Film Review: The Endlessly Weird “Undergods”

undergods 2021 movie poster one sheetFilm is all about metaphor. We know that they’re actors, we know that there’s a cameraperson pointing a lens at the actors, a sound person holding a mic above their heads, a director telling them when to start and stop the action, and an editor chopping up the scenes to establish a certain tone, rhythm or emotional response. We happily ignore the technical in our desire for a good story. The dead can resurrect, people can fly to distant planets, shrink to the size of a sugar cube or fly effortlessly to their secret lair in the clouds. All good.

Occasionally, though, a film appears that’s basically all metaphor, filled with startling and peculiar imagery meant to shock us into thinking about the meaning of it all rather than just follow along with the story on screen. Strange cinematic metaphor is what the quirky new indie post-apocalyptic fantasy film Undergods feeds on. And weird it is with a narrative story arc that kind of makes sense but only in the most strange and inexplicable ways. There’s a hint of David Mitchell’s peculiar Cloud Atlas in the story too, where characters and vignettes are connected, just not in the way you would expect.

The film opens up with K (Johann Myers) and Z (Géza Röhrig), two quirky, downtrodden “collectors” driving a beat-up truck through a dark, grey, apocalyptic cityscape. They’re searching for “meat”, freshly dead people who they can sell to make a few coins and survive another day. If the people they find aren’t quite dead yet, they are not averse to hastening the process in an unsurprisingly violent manner.

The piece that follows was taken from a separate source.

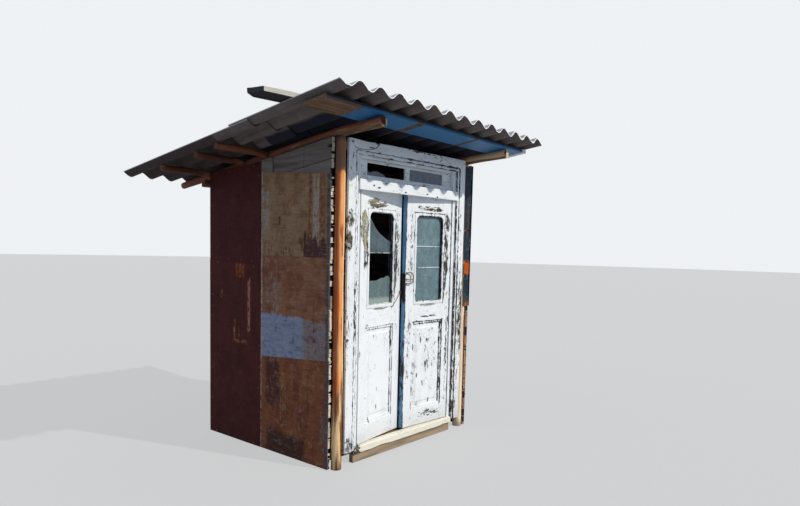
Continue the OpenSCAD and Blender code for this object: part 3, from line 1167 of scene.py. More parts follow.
IRON = RustyIron("rusty_iron", HUT)
CEMENT = FibreCement(
    "fibre_cement",
    ROOF,
    light=(154, 146, 132),
    middle=(106, 100, 91),
    dark=(78, 72, 66),
)
# The underside has less lichen, and its greys are painted browner and less pale, as shade lit by warm light
# bounced from the ground.
CEMENT_UNDER_SHADED = FibreCement(
    "fibre_cement_underside_painted_shade",
    ROOF,
    light=(128, 115, 108),
    middle=(112, 100, 94),
    dark=(82, 72, 68),
    lichen=0.2,
    # Painted shade toward the rear, along the left rafter and between the rafters behind the front board.
    painted_shades=(
        ((70, 58, 54), -1.4, 1.4, 0.75, 2.1),
        ((20, 27, 46), -0.93, -0.74, -0.32, 0.62),
        ((36, 38, 50), -0.78, 0.95, -0.22, 1.42),
    ),
)
CEMENT_EDGE = BrokenEdge("fibre_cement_edge", ROOF)
LEFT_POST = PeeledPole(
    "left_post_wood",
    HUT,
    Along.Z,
    bark=0.26,
    bare=(250, 142, 66),
    dark=(178, 86, 44),
    pale=(255, 200, 134),
    foot=0.68,
    lean=(4.0, -POST_X),
    # Painted shade: the top under the roof is painted grey.
    shaded_top=2.07,
    # Painted shade on the left side and a painted highlight on the right side.
    sides=(((160, 76, 44), -0.777, -0.792), ((255, 220, 168), -0.756, -0.746)),
    frayed=((126, 72, 38), (246, 204, 148)),
)
RIGHT_POST = PeeledPole(
    "right_post_wood",
    HUT,
    Along.Z,
    bark=0.1,
    bare=(240, 206, 166),
    dark=(196, 146, 104),
    pale=(250, 230, 198),
)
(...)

Cut to the seemingly harmless old duffer Harry (Ned Dennehy) knocking on the flat door of tired couple Ron (Michael Gould) and Ruth (Hayley Carmichael). Harry explains to them that he lives downstairs and has inadvertently locked himself out. He asks to come in to call building management so he can return to his own place. Instead, he spends the weekend, adding an increasingly chaotic factor into their otherwise boring lives. The message here is clear: Relationships are weak and can’t survive significant changes to the environment. This message is reinforced at least twice in the film with other couples, most notably an hour later with the surprise arrival of Hans (Eric Godon) into the lives of Rachel (Kate Dickie) and Dominic (Adrian Rawlins): Hans is Rachel’s first husband, he’d vanished for 15 years and has suddenly returned a mostly-catatonic hulk of a man. Can Rachel & Dominic’s relationship survive his arrival? Of course not.

The apocalyptic wasteland of "Undergods"

The underlying theme could be how these stories all connect and what they all have to do with the original post-apocalyptic world where Z and K are hunting for fresh meat. There is a narrative thread that, just barely, runs through and connects everything, but it’ll definitely keep you muttering “what the f-?” as the film proceeds. That’s not necessarily a bad thing, however, because the stories, while being rather endlessly dark, cynical, and depressing, are also interesting in a THX-1138 sort of way. This is a bleak, bleak future.

I can’t recommend Undergods for all audiences, and it’s too dark and violent for teens and younger, but if you’re the kind of person who contemplates existential questions and wonders about how our current cultural values will translate into a post-apocalyptic landscape, it will definitely be a provocative film for you to watch. Just don’t really expect to enjoy it, per se.